5 minutes later, she’d done crying, had rebuilt the model, and I took photos (“Don’t get too close with the camera Moma, it might break!”) M comforted her by giving hints on studier methods of construction.
Yesterday she made a house from her manual. When she wanted to add a gate from the box that did not have instructions, I told her what I’d read in a Lego book that the first stage was following instructions, the second building from photos, and the last building from your own mind. That comforted her, and she managed a version of the gates without upset.
A longish while ago, my friend Allen mentioned that he’d be interested in a post about how K and I experienced Lego, and if the new pink and purple blocks had anything to do with it. K certainly does love pink and purple, but I’d like to think her explorations of Lego and other building toys flows out of our family’s enthusiastic geekyness. So far she’s handier with cardboard and packing tape, and needle and thread, but nothing intimidates her about making stuff, until she gets frustrated. We’ll see if Lego becomes her medium.
Her Mommom bought her a large box of assorted minifigs, and she has been creating characters out of the Alcatraz vs the Evil Librarians book that she listened to on the way to NY for Christmas with the boys.
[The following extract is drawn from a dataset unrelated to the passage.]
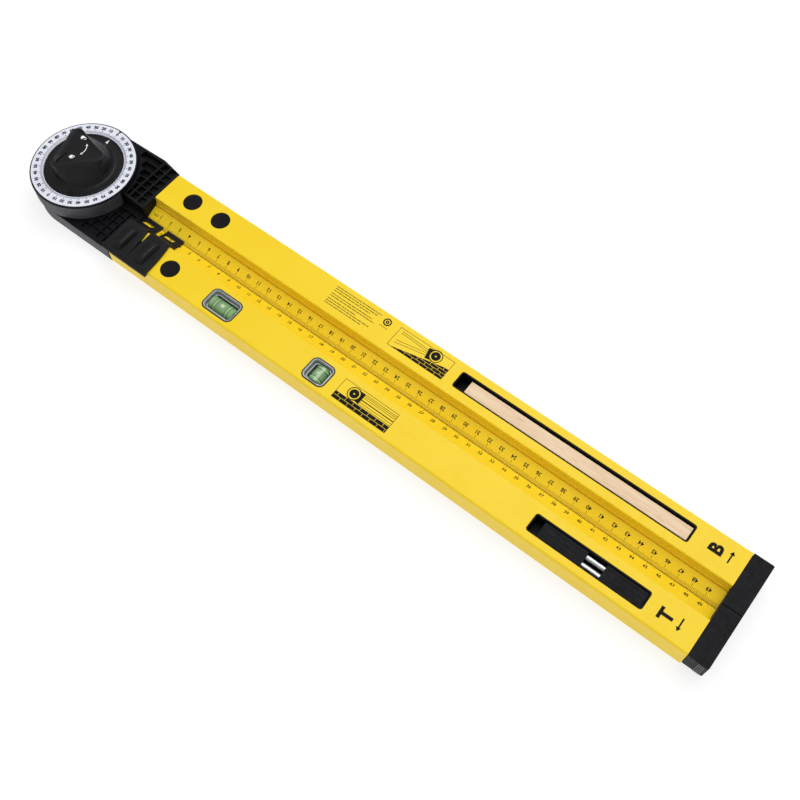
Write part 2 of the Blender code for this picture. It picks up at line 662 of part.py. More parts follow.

She loves the figures as much as the bricks.
I had a large box of Lego from the time I was 4, it was one of those educational gifts my Grandma Williams excelled at. Dad immediately made the clockface that worked with all my gears, then I lost the instruction manual. As I grew up, I’d sometimes make small animal figures and kennels from my legos, and use the gears if Dad played with me. He seemed to think I was disappointingly domestic minded, but maybe he had a checklist of skills to make sure I learned so I’d be hardy and independent, and he felt a need to nudge me onto it.
I didn’t continue to collect Lego as the sets became more specific, but I remember getting very fast at making a police car at my babysitter’s house that belonged to her son Rob. When we weren’t fighting, he’d let me play with it. (We both went to Houghton, and he works there now. When he writes personal notes on fundraising letters, my checkbook jumps to my hand by itself, what can I say? I was a very surly babysittee.) I had a snobby attitude that specific Lego sets were too limited in what you could make with them. Yet I didn’t make much with the large, general set that I did have.
I think I learned more about managing Lego and enjoying them as a mother than I ever did as a girl – because I knew that all building toys put mathematics into the fingers, then the mind, and I could scout the library and the internet to give it to Ben, and eventually the other children.
In my first lab job, I discovered that I love instruction manuals. No, really. Even if they are just barely in English, if they have good diagrams, I feel like I’ve got cheat codes. When Ben became old enough to receive Duplo kits, I transferred my love of manuals to Lego, and that made a huge difference. It helped me encourage Ben when his vision was beyond his grasp if I could look back at the Lego manual.
There are also more books about Lego than I remember from the ’70s. Oh, of course, you can use graph paper to organize your plans, lightbulb! You don’t have to make a model from your head, you can gather reference photos and copy nature. Having one person organize parts and another build means fewer tears and tantrums. Yes, I’m usually the parts sorter.
When Dan and I started hosting JR FIRST Lego League clubs, and Ben’s FIRST Lego Leage Club we gained some experience helping kids work together. Never expect them to take their own bricks apart, it’s too painful for them. And if you must dump Legos on the floor to sort them, put a flat sheet down first, so you can gather the ends up and put them away easily.
Legos grow spikes at night when everyone goes around barefooted.